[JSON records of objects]
+++++

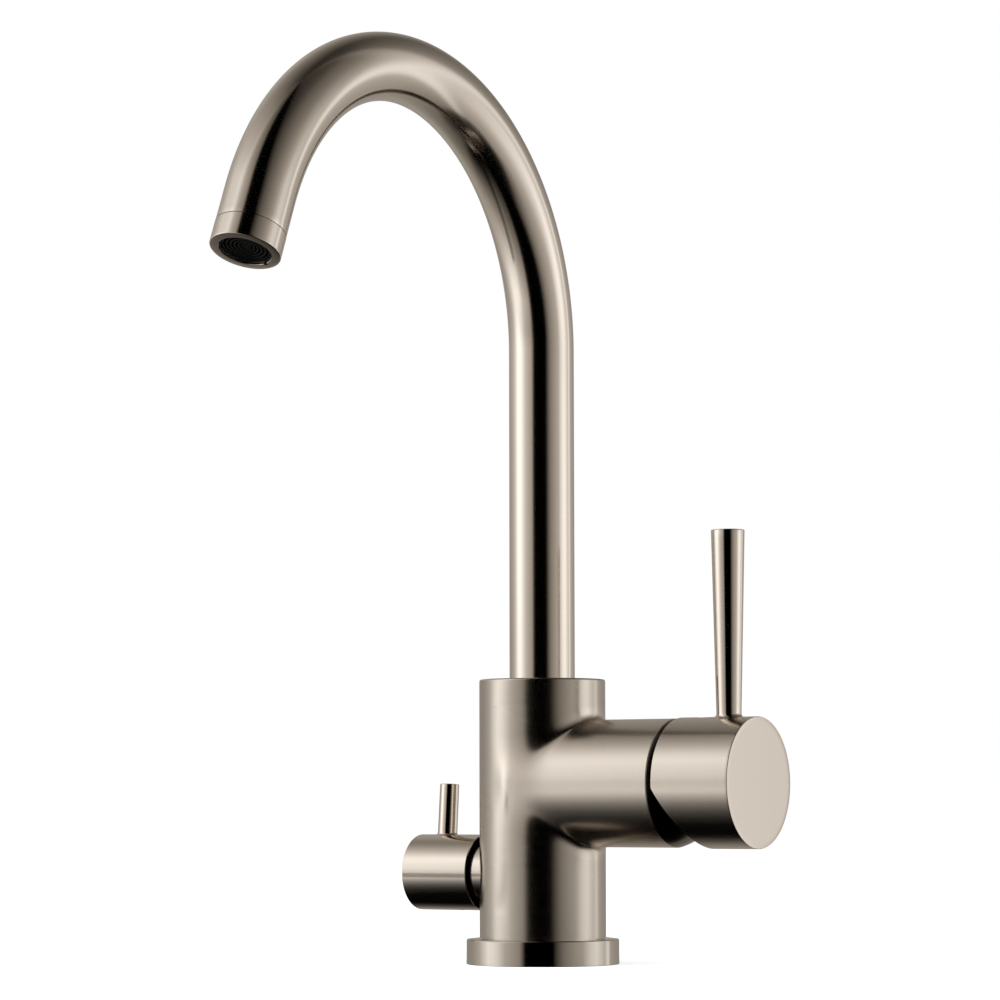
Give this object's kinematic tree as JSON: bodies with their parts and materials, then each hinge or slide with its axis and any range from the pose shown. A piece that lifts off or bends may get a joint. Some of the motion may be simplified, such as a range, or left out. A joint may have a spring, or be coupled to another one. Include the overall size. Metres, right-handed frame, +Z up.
{
  "type": "gooseneck bar faucet",
  "caption": "Single-lever kitchen tap with a high swivelling gooseneck spout, a side lever with a thin rod and a quarter-turn dishwasher shut-off valve.",
  "frame": {"origin": "centre of the foot on the deck, midway between the two fixing studs", "axes": "+Z up along the column and the spout's swivel axis, -Y along the spout's reach, +X towards the mixer lever"},
  "size_m": [0.1494, 0.2312, 0.341],
  "materials": {
    "brushed_nickel": "warm brushed nickel, clear coated",
    "bright_nickel": "polished warm nickel",
    "brass": "turned",
    "black_plastic": "moulded",
    "guide_plastic": "moulded, white",
    "rubber": "matt black",
    "ceramic": "lapped alumina",
    "steel": "plain stainless"
  },
  "bodies": {
    "column": {"mixer_body": "brushed_nickel", "base_ring": "brushed_nickel", "base_seal": "rubber", "upper_guide_ring": "guide_plastic", "spout_stop_screw": "steel", "cartridge_base": "black_plastic", "cartridge_port_seals": "rubber", "cartridge_fixed_disc": "ceramic", "cartridge_shell": "guide_plastic", "cartridge_nut": "brass", "cover_dome": "bright_nickel", "valve_headwork": "brass", "valve_seat_seal": "rubber", "valve_fixed_disc": "ceramic", "valve_collar": "brushed_nickel"},
    "spout": {"spout_tube": "brushed_nickel", "spout_foot": "brass", "lower_guide_ring": "guide_plastic", "spout_o_rings": "rubber", "aerator_shell": "brushed_nickel", "aerator_insert": "black_plastic", "aerator_screen": "steel", "aerator_seal": "rubber"},
    "rotor": {"cartridge_rotor": "guide_plastic", "spindle_pin": "steel"},
    "lever": {"lever_cap": "brushed_nickel", "lever_rod": "brushed_nickel", "lever_spindle": "steel", "lever_grub_screw": "steel", "lever_plug": "black_plastic"},
    "disc": {"cartridge_moving_disc": "ceramic", "cartridge_carrier": "black_plastic"},
    "valve": {"valve_knob": "brushed_nickel", "valve_pin": "brushed_nickel", "valve_grub_screw": "steel", "valve_spindle": "brass", "valve_turning_disc": "ceramic", "valve_stem_o_ring": "rubber", "valve_clip": "steel"}
  },
  "joints": [
    {"name": "spout_swivel", "type": "hinge", "parent": "column", "child": "spout", "pos_m": [0, 0, 0.09], "axis": [0, 0, 1], "range_deg": [-60, 60]},
    {"name": "temperature_turn", "type": "hinge", "parent": "column", "child": "rotor", "pos_m": [0.0528, 0, 0.0683], "axis": [1, 0, 0], "range_deg": [-50, 50]},
    {"name": "lever_tilt", "type": "hinge", "parent": "rotor", "child": "lever", "pos_m": [0.0528, 0, 0.0683], "axis": [0, 1, 0], "range_deg": [0, 25]},
    {"name": "disc_slide", "type": "slide", "parent": "rotor", "child": "disc", "axis": [0, 0, 1], "range_m": [0, 0.0064]},
    {"name": "dishwasher_turn", "type": "hinge", "parent": "column", "child": "valve", "pos_m": [-0.035, 0, 0.0343], "axis": [1, 0, 0], "range_deg": [0, 90]}
  ],
  "couplings": [
    {"joint": "disc_slide", "follows": "lever_tilt", "m_per_rad": 0.014385}
  ]
}
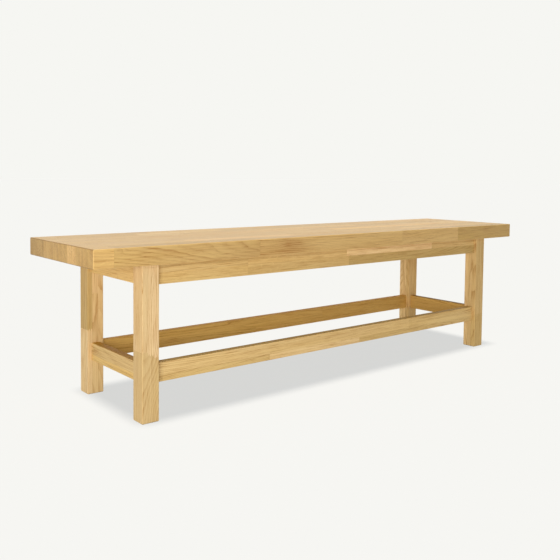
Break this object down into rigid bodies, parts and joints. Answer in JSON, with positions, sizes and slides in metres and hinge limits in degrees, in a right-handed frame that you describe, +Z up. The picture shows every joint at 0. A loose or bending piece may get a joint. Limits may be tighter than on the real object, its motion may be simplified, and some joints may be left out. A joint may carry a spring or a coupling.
{
  "type": "wooden bench",
  "caption": "Long oak bench: a thick laminated seat with overhanging ends on square legs, joined by rails under the seat and by stretchers near the floor.",
  "frame": {"origin": "on the floor, under the middle of the seat", "axes": "+X along the bench to the right as seen from the front, +Y to the back, +Z up; the front long side faces -Y"},
  "size_m": [1.7, 0.4, 0.45],
  "materials": {
    "seat_oak": "pale oak staves, satin oil",
    "frame_oak": "golden oak, satin oil",
    "button_oak": "plain planed oak",
    "screw_steel": "zinc plated"
  },
  "bodies": {
    "root": {"seat_stave_1": "seat_oak", "seat_stave_2": "seat_oak", "seat_stave_3": "seat_oak", "seat_stave_4": "seat_oak", "seat_stave_5": "seat_oak", "seat_stave_6": "seat_oak", "seat_stave_7": "seat_oak", "seat_stave_8": "seat_oak", "leg_front_left": "frame_oak", "leg_front_right": "frame_oak", "leg_back_left": "frame_oak", "leg_back_right": "frame_oak", "long_rail_front": "frame_oak", "long_rail_back": "frame_oak", "end_rail_left": "frame_oak", "end_rail_right": "frame_oak", "long_stretcher_front": "frame_oak", "long_stretcher_back": "frame_oak", "end_stretcher_left": "frame_oak", "end_stretcher_right": "frame_oak", "button_front_1": "button_oak", "button_front_2": "button_oak", "button_front_3": "button_oak", "button_back_1": "button_oak", "button_back_2": "button_oak", "button_back_3": "button_oak", "button_left_1": "button_oak", "button_left_2": "button_oak", "button_right_1": "button_oak", "button_right_2": "button_oak", "screw_front_1": "screw_steel", "screw_front_2": "screw_steel", "screw_front_3": "screw_steel", "screw_back_1": "screw_steel", "screw_back_2": "screw_steel", "screw_back_3": "screw_steel", "screw_left_1": "screw_steel", "screw_left_2": "screw_steel", "screw_right_1": "screw_steel", "screw_right_2": "screw_steel"}
  },
  "joints": []
}
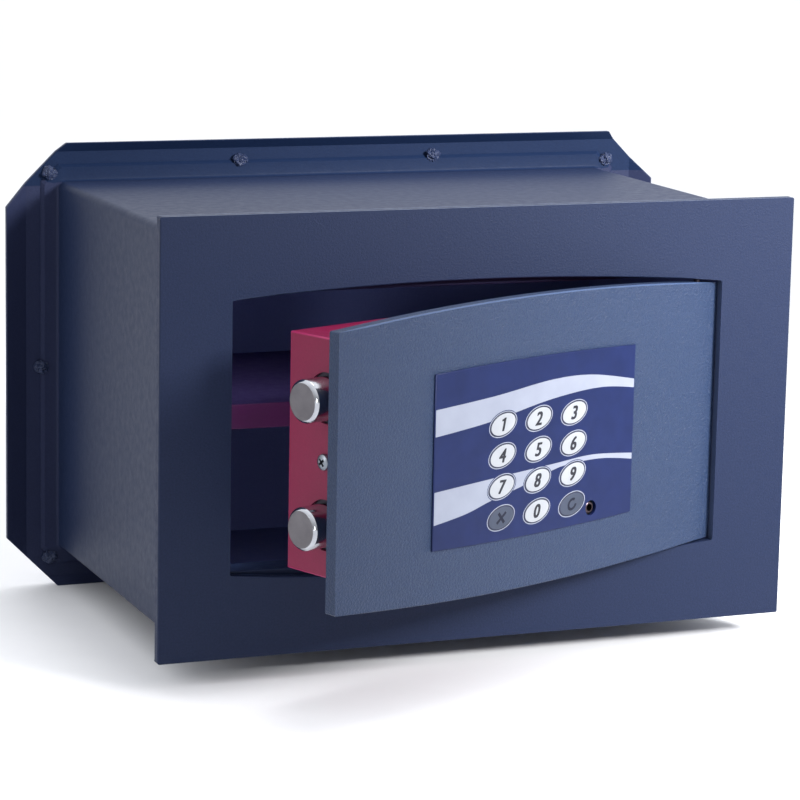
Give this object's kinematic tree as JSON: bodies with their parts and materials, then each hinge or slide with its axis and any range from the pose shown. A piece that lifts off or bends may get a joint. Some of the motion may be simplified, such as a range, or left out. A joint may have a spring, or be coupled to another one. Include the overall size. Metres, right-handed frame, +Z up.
{
  "type": "wall safe",
  "caption": "Wall safe with a folded box, rear anchoring plate, arched hinged door, numeric keypad and round motor-driven bolts.",
  "frame": {"origin": "centre of the rear anchoring plate's back face", "axes": "+Y out of the back, away from the door; +X along the width towards the hinge side; +Z up"},
  "size_m": [0.348, 0.2833, 0.222],
  "materials": {
    "plate_paint": "satin fine-textured dark blue enamel",
    "box_paint": "satin dark blue enamel",
    "door_paint": "hammered blue enamel",
    "red_paint": "satin red enamel",
    "keypad_blue": "satin navy keypad face with pale bands",
    "key_white": "satin white key with dark numeral",
    "key_grey": "satin grey key",
    "bolt_chrome": "bright chrome",
    "zinc_steel": "zinc-plated steel",
    "jack_metal": "nickel plate",
    "motor_steel": "brushed steel can",
    "brass_gear": "machined brass",
    "circuit_board": "green solder mask",
    "black_plastic": "fine-grained black plastic",
    "ribbon_grey": "grey ribbon insulation",
    "cell_wrap": "plain cell wrap"
  },
  "bodies": {
    "safe_body": {"front_plate": "plate_paint", "box_shell": "box_paint", "rear_plate": "box_paint", "weld_spots": "box_paint", "door_stops": "box_paint", "bolt_keeper": "box_paint", "hinge_blocks": "box_paint", "shelf": "red_paint", "shelf_supports": "red_paint"},
    "door": {"door_plate": "door_paint", "hinge_pins": "zinc_steel", "keypad_frame": "keypad_blue", "keypad_board": "circuit_board", "jack_socket": "jack_metal", "lock_case": "red_paint", "case_pillars": "zinc_steel", "case_screws": "zinc_steel", "side_screw": "zinc_steel", "bolt_guide": "zinc_steel", "motor_bracket": "zinc_steel", "gear_motor": "motor_steel", "control_board": "circuit_board", "board_standoffs": "black_plastic", "ribbon_cable": "ribbon_grey", "battery_holder": "black_plastic", "batteries": "cell_wrap"},
    "bolt_carriage": {"bolt_upper": "bolt_chrome", "bolt_lower": "bolt_chrome", "bolt_bar": "zinc_steel", "bolt_screws": "zinc_steel", "bolt_rack": "zinc_steel"},
    "pinion": {"pinion": "brass_gear"},
    "battery_lid": {"battery_lid": "black_plastic"},
    "key_1": {"key_1": "key_white"},
    "key_2": {"key_2": "key_white"},
    "key_3": {"key_3": "key_white"},
    "key_4": {"key_4": "key_white"},
    "key_5": {"key_5": "key_white"},
    "key_6": {"key_6": "key_white"},
    "key_7": {"key_7": "key_white"},
    "key_8": {"key_8": "key_white"},
    "key_9": {"key_9": "key_white"},
    "key_clear": {"key_clear": "key_grey"},
    "key_0": {"key_0": "key_white"},
    "key_reset": {"key_reset": "key_grey"}
  },
  "joints": [
    {"name": "door_hinge", "type": "hinge", "parent": "safe_body", "child": "door", "pos_m": [0.107, -0.197, 0], "axis": [0, 0, 1], "range_deg": [-21.58, 78.42]},
    {"name": "bolt_slide", "type": "slide", "parent": "door", "child": "bolt_carriage", "axis": [-0.9299, -0.3678, 0], "range_m": [0, 0.014]},
    {"name": "pinion_spin", "type": "hinge", "parent": "door", "child": "pinion", "pos_m": [-0.04064, -0.22421, 0], "axis": [0, 0, 1], "range_deg": [-136, 0]},
    {"name": "lid_slide", "type": "slide", "parent": "door", "child": "battery_lid", "axis": [0.9299, 0.3678, 0], "range_m": [0, 0.03]},
    {"name": "key_1_press", "type": "slide", "parent": "door", "child": "key_1", "axis": [-0.3678, 0.9299, 0], "range_m": [0, 0.0006], "stiffness_N_per_m": 800, "springref_m": -0.001},
    {"name": "key_2_press", "type": "slide", "parent": "door", "child": "key_2", "axis": [-0.3678, 0.9299, 0], "range_m": [0, 0.0006], "stiffness_N_per_m": 800, "springref_m": -0.001},
    {"name": "key_3_press", "type": "slide", "parent": "door", "child": "key_3", "axis": [-0.3678, 0.9299, 0], "range_m": [0, 0.0006], "stiffness_N_per_m": 800, "springref_m": -0.001},
    {"name": "key_4_press", "type": "slide", "parent": "door", "child": "key_4", "axis": [-0.3678, 0.9299, 0], "range_m": [0, 0.0006], "stiffness_N_per_m": 800, "springref_m": -0.001},
    {"name": "key_5_press", "type": "slide", "parent": "door", "child": "key_5", "axis": [-0.3678, 0.9299, 0], "range_m": [0, 0.0006], "stiffness_N_per_m": 800, "springref_m": -0.001},
    {"name": "key_6_press", "type": "slide", "parent": "door", "child": "key_6", "axis": [-0.3678, 0.9299, 0], "range_m": [0, 0.0006], "stiffness_N_per_m": 800, "springref_m": -0.001},
    {"name": "key_7_press", "type": "slide", "parent": "door", "child": "key_7", "axis": [-0.3678, 0.9299, 0], "range_m": [0, 0.0006], "stiffness_N_per_m": 800, "springref_m": -0.001},
    {"name": "key_8_press", "type": "slide", "parent": "door", "child": "key_8", "axis": [-0.3678, 0.9299, 0], "range_m": [0, 0.0006], "stiffness_N_per_m": 800, "springref_m": -0.001},
    {"name": "key_9_press", "type": "slide", "parent": "door", "child": "key_9", "axis": [-0.3678, 0.9299, 0], "range_m": [0, 0.0006], "stiffness_N_per_m": 800, "springref_m": -0.001},
    {"name": "key_clear_press", "type": "slide", "parent": "door", "child": "key_clear", "axis": [-0.3678, 0.9299, 0], "range_m": [0, 0.0006], "stiffness_N_per_m": 800, "springref_m": -0.001},
    {"name": "key_0_press", "type": "slide", "parent": "door", "child": "key_0", "axis": [-0.3678, 0.9299, 0], "range_m": [0, 0.0006], "stiffness_N_per_m": 800, "springref_m": -0.001},
    {"name": "key_reset_press", "type": "slide", "parent": "door", "child": "key_reset", "axis": [-0.3678, 0.9299, 0], "range_m": [0, 0.0006], "stiffness_N_per_m": 800, "springref_m": -0.001}
  ],
  "couplings": [
    {"joint": "pinion_spin", "follows": "bolt_slide", "rad_per_m": -166.67}
  ]
}
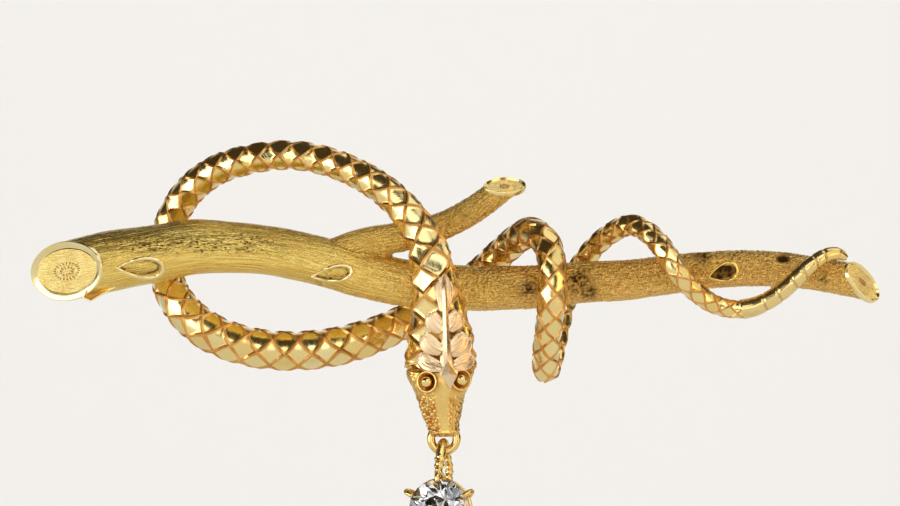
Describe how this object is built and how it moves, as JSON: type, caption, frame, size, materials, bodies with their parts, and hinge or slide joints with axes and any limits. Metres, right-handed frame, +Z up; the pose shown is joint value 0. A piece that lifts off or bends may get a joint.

+++++

Pull every line containing the word "from" out of the material.

Give this object's kinematic tree as JSON: bodies with their parts and materials, then each hinge or slide with its axis and any range from the pose shown. A piece that lifts off or bends may get a joint. Some of the motion may be simplified, such as a range, or left out. A joint may have a spring, or be coupled to another one. Include the overall size. Metres, right-handed frame, +Z up.
  "frame": {"origin": "on the floor, under the middle of the seat", "axes": "+X along the bench to the right as seen from the front, +Y to the back, +Z up; the front long side faces -Y"},
Give this object's kinematic tree as JSON: bodies with their parts and materials, then each hinge or slide with its axis and any range from the pose shown. A piece that lifts off or bends may get a joint. Some of the motion may be simplified, such as a range, or left out. A joint may have a spring, or be coupled to another one. Include the overall size. Metres, right-handed frame, +Z up.
  "frame": {"origin": "centre of the rear anchoring plate's back face", "axes": "+Y out of the back, away from the door; +X along the width towards the hinge side; +Z up"},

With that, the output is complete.